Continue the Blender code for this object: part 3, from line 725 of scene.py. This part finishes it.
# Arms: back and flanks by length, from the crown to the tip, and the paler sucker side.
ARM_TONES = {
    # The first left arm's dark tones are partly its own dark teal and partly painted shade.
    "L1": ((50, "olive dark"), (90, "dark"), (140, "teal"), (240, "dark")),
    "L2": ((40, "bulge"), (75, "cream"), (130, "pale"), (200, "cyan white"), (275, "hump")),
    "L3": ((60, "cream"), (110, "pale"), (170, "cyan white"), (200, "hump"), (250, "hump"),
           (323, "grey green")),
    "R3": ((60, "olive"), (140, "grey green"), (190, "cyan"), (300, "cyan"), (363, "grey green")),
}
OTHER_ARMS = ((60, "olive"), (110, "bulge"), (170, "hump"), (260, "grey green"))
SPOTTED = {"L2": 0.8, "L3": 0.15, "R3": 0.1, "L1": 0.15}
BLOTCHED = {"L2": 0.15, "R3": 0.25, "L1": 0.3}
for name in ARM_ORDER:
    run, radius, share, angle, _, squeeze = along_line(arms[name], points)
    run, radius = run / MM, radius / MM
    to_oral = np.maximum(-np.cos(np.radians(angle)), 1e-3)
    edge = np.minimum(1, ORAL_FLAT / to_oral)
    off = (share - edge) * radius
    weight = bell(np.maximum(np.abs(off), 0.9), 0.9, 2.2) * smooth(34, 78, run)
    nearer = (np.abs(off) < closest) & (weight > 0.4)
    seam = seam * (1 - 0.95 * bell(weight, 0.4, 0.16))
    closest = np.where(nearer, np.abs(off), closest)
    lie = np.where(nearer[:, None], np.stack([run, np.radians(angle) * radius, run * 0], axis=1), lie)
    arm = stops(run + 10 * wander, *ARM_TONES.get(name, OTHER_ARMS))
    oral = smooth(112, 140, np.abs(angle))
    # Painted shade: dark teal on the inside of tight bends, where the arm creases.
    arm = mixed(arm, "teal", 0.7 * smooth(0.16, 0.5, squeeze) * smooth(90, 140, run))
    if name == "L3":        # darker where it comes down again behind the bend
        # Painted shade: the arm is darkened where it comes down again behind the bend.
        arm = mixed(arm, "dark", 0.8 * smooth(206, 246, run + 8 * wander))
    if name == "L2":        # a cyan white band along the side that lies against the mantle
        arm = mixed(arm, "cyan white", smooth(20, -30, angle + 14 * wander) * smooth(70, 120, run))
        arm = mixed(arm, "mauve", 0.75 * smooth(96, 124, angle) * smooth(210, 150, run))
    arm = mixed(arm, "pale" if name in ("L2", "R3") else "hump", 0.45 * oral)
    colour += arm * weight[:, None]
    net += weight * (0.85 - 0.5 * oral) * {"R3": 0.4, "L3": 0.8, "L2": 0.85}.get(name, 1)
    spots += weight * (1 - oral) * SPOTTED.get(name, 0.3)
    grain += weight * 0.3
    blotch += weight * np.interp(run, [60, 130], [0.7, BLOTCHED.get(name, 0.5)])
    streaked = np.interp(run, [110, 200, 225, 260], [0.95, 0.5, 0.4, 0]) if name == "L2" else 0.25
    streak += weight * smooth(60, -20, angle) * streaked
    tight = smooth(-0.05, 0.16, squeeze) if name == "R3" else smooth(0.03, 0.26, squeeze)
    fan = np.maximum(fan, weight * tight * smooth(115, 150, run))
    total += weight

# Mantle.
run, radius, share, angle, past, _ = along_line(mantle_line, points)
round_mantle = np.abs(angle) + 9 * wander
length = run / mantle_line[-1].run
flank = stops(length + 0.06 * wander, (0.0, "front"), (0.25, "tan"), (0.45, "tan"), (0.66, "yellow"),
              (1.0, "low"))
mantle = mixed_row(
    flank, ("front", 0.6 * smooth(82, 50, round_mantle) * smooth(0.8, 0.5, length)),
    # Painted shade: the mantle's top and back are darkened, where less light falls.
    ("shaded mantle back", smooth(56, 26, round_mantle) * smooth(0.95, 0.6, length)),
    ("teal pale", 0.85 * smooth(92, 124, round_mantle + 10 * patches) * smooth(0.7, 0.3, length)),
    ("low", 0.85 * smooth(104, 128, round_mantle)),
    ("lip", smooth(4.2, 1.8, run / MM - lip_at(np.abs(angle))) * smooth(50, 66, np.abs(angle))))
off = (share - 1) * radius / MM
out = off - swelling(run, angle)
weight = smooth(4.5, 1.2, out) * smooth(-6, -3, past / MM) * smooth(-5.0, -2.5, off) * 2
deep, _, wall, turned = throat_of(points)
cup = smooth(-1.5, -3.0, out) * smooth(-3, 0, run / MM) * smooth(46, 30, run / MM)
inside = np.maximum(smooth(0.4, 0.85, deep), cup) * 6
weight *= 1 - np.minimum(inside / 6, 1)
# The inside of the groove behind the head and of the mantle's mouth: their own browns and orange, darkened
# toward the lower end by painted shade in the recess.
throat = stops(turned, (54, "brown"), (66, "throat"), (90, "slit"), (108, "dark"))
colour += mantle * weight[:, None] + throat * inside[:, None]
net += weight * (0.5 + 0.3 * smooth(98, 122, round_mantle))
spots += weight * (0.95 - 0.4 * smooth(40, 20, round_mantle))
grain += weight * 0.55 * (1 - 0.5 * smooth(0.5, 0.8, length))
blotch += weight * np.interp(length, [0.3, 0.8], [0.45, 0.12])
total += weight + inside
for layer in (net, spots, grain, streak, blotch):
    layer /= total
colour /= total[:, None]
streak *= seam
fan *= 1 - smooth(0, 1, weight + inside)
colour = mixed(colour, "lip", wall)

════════

** YOUR INSTRUCTIONS **
Looking at the material above, count the lines containing the string "from" and reply with the count alone.

** SOLUTION TO THIS TASK **
2